Unproven mining pickaxe
Nvidia’s last twist for the RTX 3060 comes with a rare performance downgrade (or “nerf,” if you will) for a particular use case: the mining of cryptocurrencies. Or, at least, one of them.
“RTX 3060 software drivers are designed to detect specific attributes of the Ethereum cryptocurrency mining algorithm, and limit the hash rate, or cryptocurrency mining efficiency, by around 50 percent,” the company announced in a blog post last week. This came alongside the announcement of an entirely new product line, the Nvidia Cryptocurrency Mining Processor (CMP), slated to launch in “Q1 2021.” Nvidia has thus far revealed specs for four discrete SKUs, but not prices, along with clarification that these devices will be designed with performance-minded engineering tricks, particularly the removal of video-out ports to make way for a different cooling airflow path.
Ars Technica covers a fair amount of cryptocurrency news, but as of this review, we have deliberately opted not to create content that teaches people how to get into cryptomining themselves. Among other things, the trend is not great for the environment. Still, since Nvidia has loudly acknowledged the practice by building a nerf into the GPU that we’re holding in our hands, I thought I’d give the feature a quick test. After all, the drivers in question were only described as effective against Ethereum. What about other currencies?
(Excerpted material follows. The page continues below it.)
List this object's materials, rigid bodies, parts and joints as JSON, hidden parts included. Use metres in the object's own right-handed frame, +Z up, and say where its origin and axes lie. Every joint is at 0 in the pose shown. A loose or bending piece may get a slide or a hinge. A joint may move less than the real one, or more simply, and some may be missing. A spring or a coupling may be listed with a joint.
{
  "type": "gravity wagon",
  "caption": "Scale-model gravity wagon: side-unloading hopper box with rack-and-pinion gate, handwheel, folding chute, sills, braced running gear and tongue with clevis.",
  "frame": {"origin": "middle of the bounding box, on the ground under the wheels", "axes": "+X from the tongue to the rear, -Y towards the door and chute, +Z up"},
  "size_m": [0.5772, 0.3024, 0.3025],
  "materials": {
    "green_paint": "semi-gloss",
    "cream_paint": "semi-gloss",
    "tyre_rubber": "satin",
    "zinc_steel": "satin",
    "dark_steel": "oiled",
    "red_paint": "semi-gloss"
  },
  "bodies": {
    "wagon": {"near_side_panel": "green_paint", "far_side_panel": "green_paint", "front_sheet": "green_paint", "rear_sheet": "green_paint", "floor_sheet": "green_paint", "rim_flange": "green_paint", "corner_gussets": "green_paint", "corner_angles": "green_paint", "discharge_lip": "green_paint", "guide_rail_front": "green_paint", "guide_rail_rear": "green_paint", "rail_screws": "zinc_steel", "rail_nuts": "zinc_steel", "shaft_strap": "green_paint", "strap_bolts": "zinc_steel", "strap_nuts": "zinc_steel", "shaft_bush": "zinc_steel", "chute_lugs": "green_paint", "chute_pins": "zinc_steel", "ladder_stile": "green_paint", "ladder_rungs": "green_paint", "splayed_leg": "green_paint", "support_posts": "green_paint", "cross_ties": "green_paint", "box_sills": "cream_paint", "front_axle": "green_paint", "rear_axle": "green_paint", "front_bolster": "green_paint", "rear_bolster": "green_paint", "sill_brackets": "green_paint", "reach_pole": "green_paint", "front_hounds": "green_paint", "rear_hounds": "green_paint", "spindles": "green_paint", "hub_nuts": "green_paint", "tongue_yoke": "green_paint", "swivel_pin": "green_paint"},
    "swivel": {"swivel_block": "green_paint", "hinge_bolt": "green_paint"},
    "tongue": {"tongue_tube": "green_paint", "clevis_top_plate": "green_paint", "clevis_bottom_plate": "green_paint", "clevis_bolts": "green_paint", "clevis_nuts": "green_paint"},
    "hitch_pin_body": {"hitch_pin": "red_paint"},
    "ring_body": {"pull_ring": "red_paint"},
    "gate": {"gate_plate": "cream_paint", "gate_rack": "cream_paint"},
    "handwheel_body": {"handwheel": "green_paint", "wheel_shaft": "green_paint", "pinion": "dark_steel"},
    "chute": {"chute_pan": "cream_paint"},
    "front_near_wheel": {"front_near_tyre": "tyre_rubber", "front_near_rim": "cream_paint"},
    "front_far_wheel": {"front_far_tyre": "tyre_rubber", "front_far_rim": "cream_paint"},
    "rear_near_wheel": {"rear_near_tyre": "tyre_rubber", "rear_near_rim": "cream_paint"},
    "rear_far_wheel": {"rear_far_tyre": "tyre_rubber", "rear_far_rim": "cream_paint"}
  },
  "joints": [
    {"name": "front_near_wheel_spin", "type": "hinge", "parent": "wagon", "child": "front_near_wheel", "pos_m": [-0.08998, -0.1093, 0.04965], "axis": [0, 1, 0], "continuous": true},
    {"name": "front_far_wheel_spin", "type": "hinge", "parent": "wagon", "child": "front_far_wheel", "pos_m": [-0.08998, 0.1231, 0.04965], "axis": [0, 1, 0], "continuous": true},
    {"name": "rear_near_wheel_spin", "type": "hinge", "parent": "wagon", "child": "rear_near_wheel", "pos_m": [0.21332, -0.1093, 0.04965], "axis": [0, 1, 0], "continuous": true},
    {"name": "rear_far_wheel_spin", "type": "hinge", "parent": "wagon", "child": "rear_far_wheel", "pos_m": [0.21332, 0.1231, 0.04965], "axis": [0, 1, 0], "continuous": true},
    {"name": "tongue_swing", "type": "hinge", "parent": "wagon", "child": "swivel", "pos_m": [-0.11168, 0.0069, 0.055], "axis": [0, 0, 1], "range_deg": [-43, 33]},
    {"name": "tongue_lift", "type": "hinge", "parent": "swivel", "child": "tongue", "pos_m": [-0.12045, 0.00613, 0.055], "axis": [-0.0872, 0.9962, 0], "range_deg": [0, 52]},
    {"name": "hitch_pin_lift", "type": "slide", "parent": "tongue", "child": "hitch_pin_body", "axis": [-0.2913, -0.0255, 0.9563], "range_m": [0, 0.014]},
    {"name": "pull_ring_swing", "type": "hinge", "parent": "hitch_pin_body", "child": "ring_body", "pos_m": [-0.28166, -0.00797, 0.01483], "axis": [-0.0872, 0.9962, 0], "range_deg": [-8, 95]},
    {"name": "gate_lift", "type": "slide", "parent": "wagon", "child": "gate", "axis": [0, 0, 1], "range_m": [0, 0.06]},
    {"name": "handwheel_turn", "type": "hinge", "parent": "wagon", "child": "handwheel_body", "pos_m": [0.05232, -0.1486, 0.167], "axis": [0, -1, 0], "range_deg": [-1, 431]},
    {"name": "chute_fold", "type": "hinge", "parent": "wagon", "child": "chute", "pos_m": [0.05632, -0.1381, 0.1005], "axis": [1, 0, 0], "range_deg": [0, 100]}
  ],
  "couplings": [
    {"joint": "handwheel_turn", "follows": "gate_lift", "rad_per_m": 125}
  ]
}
In my case, I settled on vertcoin for two reasons: it has a convenient one-click mining app on multiple OSes, which includes a clear “hashing rate” figure that I can easily compare amongst GPUs; and for now, it’s seemingly worthless. I mined for approximately 40 minutes in all while testing on four GPUs, and I have already deleted my digital “haul,” so if I’ve just trashed the next millions-strong dogecoin, so be it.
My findings were as follows, measured as vertcoins mined per hour:
- RTX 3080: 9.21
- RTX 3060 Ti: 7.21
- RTX 3060: 2.21
- RTX 2060 Super: 3.44
All of these tests included GPU downclocks, VRAM upclocks, and power-level adjustments (as tweaked within MSI Afterburner) to keep the GPUs in question operating at roughly 65°C, as I’m not trying to fry this hardware to make a few fake bucks. The exception came from the lowest performer on my list, the apparently nerfed RTX 3060, which I couldn’t tweak to run any higher than 55°C, try as I might.
To be clear, this is a painfully anecdotal example of how the brand-new RTX 3060 slots into the cryptomining ecosystem. What are the 3060’s Ethereum rates? What about other cryptomining solutions that use wildly different algorithms—and reportedly skirt Nvidia’s driver-side solution? And how easy might it be to edit Nvidia’s drivers (or repurpose older ones) to make the RTX 3060 pump out a few more vertcoin per hour? We can’t say. But something is going on with the RTX 3060 and its default Nvidia drivers, and based on specs, it stands to reason that this rate is half the GPU’s actual mining capabilities.
Verdict: It’s fine! But…
Really, the worst thing I can say about the RTX 3060 is that it’s not as tantalizing a jump from the 2060 as other “plus-1,000” RTX cards have proven over the past six months. The powerful $799 RTX 3080 rendered the famously expensive RTX 2080 Ti moot, while the RTX 3070 showed up at a fair $499 price with a serious leg up on the 2070 Super (and was honestly comparable to the RTX 2080 Ti). Heck, the RTX 3060 Ti already compared well to the RTX 2060 Super, leaving this latest card in a funky comparison position.
Instead, you have to peck through benchmarks and lists to find ideal examples of games where the newer card beats its 2060 Super predecessor… or make your peace with a less-astounding performance jump and a possible price savings, should we get a belated Christmas miracle in the form of stable GPU stock. We’re not holding our breath, but if fewer drool-worthy specs and limited crypto performance change the scalping market for this GPU, that may be its own Christmas in February.